Aim of the task: Reproduce each line exactly.

--- Begin Material provided ---

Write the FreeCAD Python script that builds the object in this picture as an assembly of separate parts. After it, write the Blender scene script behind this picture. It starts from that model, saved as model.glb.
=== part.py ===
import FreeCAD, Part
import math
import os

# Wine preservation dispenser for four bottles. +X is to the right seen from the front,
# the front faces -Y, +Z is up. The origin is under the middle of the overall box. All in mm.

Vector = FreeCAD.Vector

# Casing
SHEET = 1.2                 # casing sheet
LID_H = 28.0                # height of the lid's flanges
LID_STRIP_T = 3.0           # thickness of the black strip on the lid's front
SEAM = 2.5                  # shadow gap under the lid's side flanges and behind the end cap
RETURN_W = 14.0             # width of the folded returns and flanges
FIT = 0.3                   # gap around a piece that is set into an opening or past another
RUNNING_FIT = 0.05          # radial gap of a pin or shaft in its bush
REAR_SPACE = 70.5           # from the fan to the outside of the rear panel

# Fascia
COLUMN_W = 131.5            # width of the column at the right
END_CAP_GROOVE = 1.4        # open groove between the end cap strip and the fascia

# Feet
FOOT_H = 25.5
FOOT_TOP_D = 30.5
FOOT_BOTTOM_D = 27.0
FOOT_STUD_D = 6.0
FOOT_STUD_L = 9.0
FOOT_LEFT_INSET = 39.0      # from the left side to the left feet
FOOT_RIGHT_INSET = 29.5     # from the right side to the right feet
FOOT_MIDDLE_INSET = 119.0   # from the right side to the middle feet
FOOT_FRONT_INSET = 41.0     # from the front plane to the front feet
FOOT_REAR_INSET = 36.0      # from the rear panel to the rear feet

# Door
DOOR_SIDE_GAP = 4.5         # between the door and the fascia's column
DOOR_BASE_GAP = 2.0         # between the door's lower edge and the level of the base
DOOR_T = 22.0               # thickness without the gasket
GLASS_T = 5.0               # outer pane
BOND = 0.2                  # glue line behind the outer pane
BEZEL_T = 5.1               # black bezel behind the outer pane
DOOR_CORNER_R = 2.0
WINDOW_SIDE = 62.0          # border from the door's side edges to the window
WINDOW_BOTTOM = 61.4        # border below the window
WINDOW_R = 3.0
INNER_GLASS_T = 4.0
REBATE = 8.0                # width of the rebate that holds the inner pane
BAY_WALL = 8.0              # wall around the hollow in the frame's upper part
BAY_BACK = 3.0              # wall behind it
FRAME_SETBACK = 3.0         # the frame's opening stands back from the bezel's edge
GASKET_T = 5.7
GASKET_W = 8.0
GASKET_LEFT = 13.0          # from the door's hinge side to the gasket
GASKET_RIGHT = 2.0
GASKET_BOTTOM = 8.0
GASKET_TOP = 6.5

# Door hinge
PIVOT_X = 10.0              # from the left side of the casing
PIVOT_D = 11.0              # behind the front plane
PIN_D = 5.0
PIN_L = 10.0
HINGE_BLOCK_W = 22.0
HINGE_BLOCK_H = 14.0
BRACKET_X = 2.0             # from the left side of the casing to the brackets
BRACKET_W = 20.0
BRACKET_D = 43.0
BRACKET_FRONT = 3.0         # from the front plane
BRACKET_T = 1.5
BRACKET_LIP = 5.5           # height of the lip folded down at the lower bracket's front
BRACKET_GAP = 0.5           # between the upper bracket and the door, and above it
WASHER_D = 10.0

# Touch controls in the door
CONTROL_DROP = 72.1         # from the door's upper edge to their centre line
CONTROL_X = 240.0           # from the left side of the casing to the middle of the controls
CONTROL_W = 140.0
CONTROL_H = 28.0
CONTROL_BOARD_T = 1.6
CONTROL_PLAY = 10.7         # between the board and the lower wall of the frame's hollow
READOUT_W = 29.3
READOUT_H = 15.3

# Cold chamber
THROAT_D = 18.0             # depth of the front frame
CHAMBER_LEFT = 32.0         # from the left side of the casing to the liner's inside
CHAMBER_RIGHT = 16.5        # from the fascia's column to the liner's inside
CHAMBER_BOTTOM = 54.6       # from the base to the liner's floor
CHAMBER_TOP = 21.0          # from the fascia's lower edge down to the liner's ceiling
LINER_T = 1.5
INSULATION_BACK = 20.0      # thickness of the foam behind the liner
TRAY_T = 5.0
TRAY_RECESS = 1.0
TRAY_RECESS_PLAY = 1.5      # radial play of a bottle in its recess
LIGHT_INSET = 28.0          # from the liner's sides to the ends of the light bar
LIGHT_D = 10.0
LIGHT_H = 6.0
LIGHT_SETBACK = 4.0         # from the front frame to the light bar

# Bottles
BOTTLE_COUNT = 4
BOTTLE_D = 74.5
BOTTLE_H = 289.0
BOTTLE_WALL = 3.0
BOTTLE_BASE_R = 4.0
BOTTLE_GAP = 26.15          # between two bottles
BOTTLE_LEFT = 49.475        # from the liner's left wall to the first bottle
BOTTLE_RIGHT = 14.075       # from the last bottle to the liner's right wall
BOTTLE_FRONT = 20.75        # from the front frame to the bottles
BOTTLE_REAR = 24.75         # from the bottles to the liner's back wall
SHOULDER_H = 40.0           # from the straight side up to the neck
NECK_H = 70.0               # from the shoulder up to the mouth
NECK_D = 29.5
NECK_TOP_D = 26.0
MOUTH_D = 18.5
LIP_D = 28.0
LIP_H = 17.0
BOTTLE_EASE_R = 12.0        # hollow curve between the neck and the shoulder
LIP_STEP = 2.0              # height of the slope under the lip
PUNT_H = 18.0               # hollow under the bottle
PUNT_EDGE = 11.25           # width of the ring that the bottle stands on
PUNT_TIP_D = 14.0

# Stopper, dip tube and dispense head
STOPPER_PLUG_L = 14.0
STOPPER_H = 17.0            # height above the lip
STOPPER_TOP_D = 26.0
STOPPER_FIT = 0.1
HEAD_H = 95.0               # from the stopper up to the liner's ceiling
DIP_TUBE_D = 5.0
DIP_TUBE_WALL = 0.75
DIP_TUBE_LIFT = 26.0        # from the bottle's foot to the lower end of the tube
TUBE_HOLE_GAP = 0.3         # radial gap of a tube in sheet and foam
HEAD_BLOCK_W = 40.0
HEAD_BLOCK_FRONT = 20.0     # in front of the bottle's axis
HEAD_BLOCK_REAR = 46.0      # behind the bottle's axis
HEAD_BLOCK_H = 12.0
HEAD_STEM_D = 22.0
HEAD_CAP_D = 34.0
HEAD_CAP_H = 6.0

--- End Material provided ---

Solution for this exercise:
Write the FreeCAD Python script that builds the object in this picture as an assembly of separate parts. After it, write the Blender scene script behind this picture. It starts from that model, saved as model.glb.
=== part.py ===
import FreeCAD, Part
import math
import os

# Wine preservation dispenser for four bottles. +X is to the right seen from the front,
# the front faces -Y, +Z is up. The origin is under the middle of the overall box. All in mm.

Vector = FreeCAD.Vector

# Casing
SHEET = 1.2                 # casing sheet
LID_H = 28.0                # height of the lid's flanges
LID_STRIP_T = 3.0           # thickness of the black strip on the lid's front
SEAM = 2.5                  # shadow gap under the lid's side flanges and behind the end cap
RETURN_W = 14.0             # width of the folded returns and flanges
FIT = 0.3                   # gap around a piece that is set into an opening or past another
RUNNING_FIT = 0.05          # radial gap of a pin or shaft in its bush
REAR_SPACE = 70.5           # from the fan to the outside of the rear panel

# Fascia
COLUMN_W = 131.5            # width of the column at the right
END_CAP_GROOVE = 1.4        # open groove between the end cap strip and the fascia

# Feet
FOOT_H = 25.5
FOOT_TOP_D = 30.5
FOOT_BOTTOM_D = 27.0
FOOT_STUD_D = 6.0
FOOT_STUD_L = 9.0
FOOT_LEFT_INSET = 39.0      # from the left side to the left feet
FOOT_RIGHT_INSET = 29.5     # from the right side to the right feet
FOOT_MIDDLE_INSET = 119.0   # from the right side to the middle feet
FOOT_FRONT_INSET = 41.0     # from the front plane to the front feet
FOOT_REAR_INSET = 36.0      # from the rear panel to the rear feet

# Door
DOOR_SIDE_GAP = 4.5         # between the door and the fascia's column
DOOR_BASE_GAP = 2.0         # between the door's lower edge and the level of the base
DOOR_T = 22.0               # thickness without the gasket
GLASS_T = 5.0               # outer pane
BOND = 0.2                  # glue line behind the outer pane
BEZEL_T = 5.1               # black bezel behind the outer pane
DOOR_CORNER_R = 2.0
WINDOW_SIDE = 62.0          # border from the door's side edges to the window
WINDOW_BOTTOM = 61.4        # border below the window
WINDOW_R = 3.0
INNER_GLASS_T = 4.0
REBATE = 8.0                # width of the rebate that holds the inner pane
BAY_WALL = 8.0              # wall around the hollow in the frame's upper part
BAY_BACK = 3.0              # wall behind it
FRAME_SETBACK = 3.0         # the frame's opening stands back from the bezel's edge
GASKET_T = 5.7
GASKET_W = 8.0
GASKET_LEFT = 13.0          # from the door's hinge side to the gasket
GASKET_RIGHT = 2.0
GASKET_BOTTOM = 8.0
GASKET_TOP = 6.5

# Door hinge
PIVOT_X = 10.0              # from the left side of the casing
PIVOT_D = 11.0              # behind the front plane
PIN_D = 5.0
PIN_L = 10.0
HINGE_BLOCK_W = 22.0
HINGE_BLOCK_H = 14.0
BRACKET_X = 2.0             # from the left side of the casing to the brackets
BRACKET_W = 20.0
BRACKET_D = 43.0
BRACKET_FRONT = 3.0         # from the front plane
BRACKET_T = 1.5
BRACKET_LIP = 5.5           # height of the lip folded down at the lower bracket's front
BRACKET_GAP = 0.5           # between the upper bracket and the door, and above it
WASHER_D = 10.0

# Touch controls in the door
CONTROL_DROP = 72.1         # from the door's upper edge to their centre line
CONTROL_X = 240.0           # from the left side of the casing to the middle of the controls
CONTROL_W = 140.0
CONTROL_H = 28.0
CONTROL_BOARD_T = 1.6
CONTROL_PLAY = 10.7         # between the board and the lower wall of the frame's hollow
READOUT_W = 29.3
READOUT_H = 15.3

# Cold chamber
THROAT_D = 18.0             # depth of the front frame
CHAMBER_LEFT = 32.0         # from the left side of the casing to the liner's inside
CHAMBER_RIGHT = 16.5        # from the fascia's column to the liner's inside
CHAMBER_BOTTOM = 54.6       # from the base to the liner's floor
CHAMBER_TOP = 21.0          # from the fascia's lower edge down to the liner's ceiling
LINER_T = 1.5
INSULATION_BACK = 20.0      # thickness of the foam behind the liner
TRAY_T = 5.0
TRAY_RECESS = 1.0
TRAY_RECESS_PLAY = 1.5      # radial play of a bottle in its recess
LIGHT_INSET = 28.0          # from the liner's sides to the ends of the light bar
LIGHT_D = 10.0
LIGHT_H = 6.0
LIGHT_SETBACK = 4.0         # from the front frame to the light bar

# Bottles
BOTTLE_COUNT = 4
BOTTLE_D = 74.5
BOTTLE_H = 289.0
BOTTLE_WALL = 3.0
BOTTLE_BASE_R = 4.0
BOTTLE_GAP = 26.15          # between two bottles
BOTTLE_LEFT = 49.475        # from the liner's left wall to the first bottle
BOTTLE_RIGHT = 14.075       # from the last bottle to the liner's right wall
BOTTLE_FRONT = 20.75        # from the front frame to the bottles
BOTTLE_REAR = 24.75         # from the bottles to the liner's back wall
SHOULDER_H = 40.0           # from the straight side up to the neck
NECK_H = 70.0               # from the shoulder up to the mouth
NECK_D = 29.5
NECK_TOP_D = 26.0
MOUTH_D = 18.5
LIP_D = 28.0
LIP_H = 17.0
BOTTLE_EASE_R = 12.0        # hollow curve between the neck and the shoulder
LIP_STEP = 2.0              # height of the slope under the lip
PUNT_H = 18.0               # hollow under the bottle
PUNT_EDGE = 11.25           # width of the ring that the bottle stands on
PUNT_TIP_D = 14.0

# Stopper, dip tube and dispense head
STOPPER_PLUG_L = 14.0
STOPPER_H = 17.0            # height above the lip
STOPPER_TOP_D = 26.0
STOPPER_FIT = 0.1
HEAD_H = 95.0               # from the stopper up to the liner's ceiling
DIP_TUBE_D = 5.0
DIP_TUBE_WALL = 0.75
DIP_TUBE_LIFT = 26.0        # from the bottle's foot to the lower end of the tube
TUBE_HOLE_GAP = 0.3         # radial gap of a tube in sheet and foam
HEAD_BLOCK_W = 40.0
HEAD_BLOCK_FRONT = 20.0     # in front of the bottle's axis
HEAD_BLOCK_REAR = 46.0      # behind the bottle's axis
HEAD_BLOCK_H = 12.0
HEAD_STEM_D = 22.0
HEAD_CAP_D = 34.0
HEAD_CAP_H = 6.0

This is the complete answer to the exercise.